I appreciate the fact that Presbyterians meditate on the transfiguration story just before entering the season of Lent, for it gives us perspective for the 40-day journey ahead of us to the cross and resurrection. The story reminds us that Lent is about listening carefully to Jesus and being formed in the way of Jesus — the way of the cross, which reveals that violence is counter to the ways of God in this world. This makes it an appropriate occasion on which to commemorate also the events of August 6, 1945, which bore witness to a very different kind of power.

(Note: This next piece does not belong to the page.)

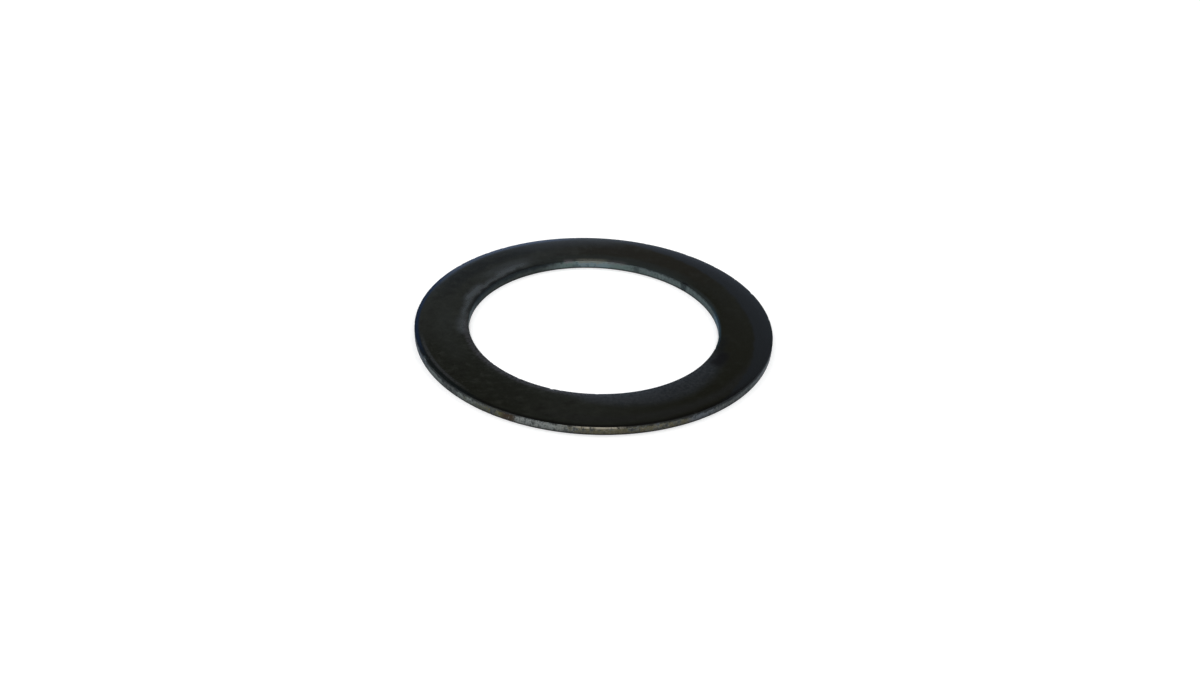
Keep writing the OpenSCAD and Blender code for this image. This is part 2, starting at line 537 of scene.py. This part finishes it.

Then head up the mountain to see Jesus transfigured before us in the company of other perplexed disciples who are in process of being formed into the image of a nonviolent God. 

This week:

  1. Does it surprise you to learn that August 6 is Hiroshima Remembrance Day and also, in the Roman Catholic calendar, the Feast of the Transfiguration? What do you make of this connection? What reflection does it prompt?
  2. If you were to preach a sermon or teach a Sunday school class on Transfiguration Sunday that considered these events in tandem, what do you think you would like to convey?
  3. What do you make of both the backward-looking and forward-looking dimensions of the transfiguration story? What do you make of the appearance of Moses and Elijah in Jesus’ company? What do you make of this scene’s anticipation of Jesus’ cross and resurrection? What do you make of the voice of God breaking into the narrative?
  4. In what ways would you say Jesus represents the way of God for you?
  5. What does cross-bearing mean for you?
  6. In what ways does the transfiguration story prepare you for a journey through Lent?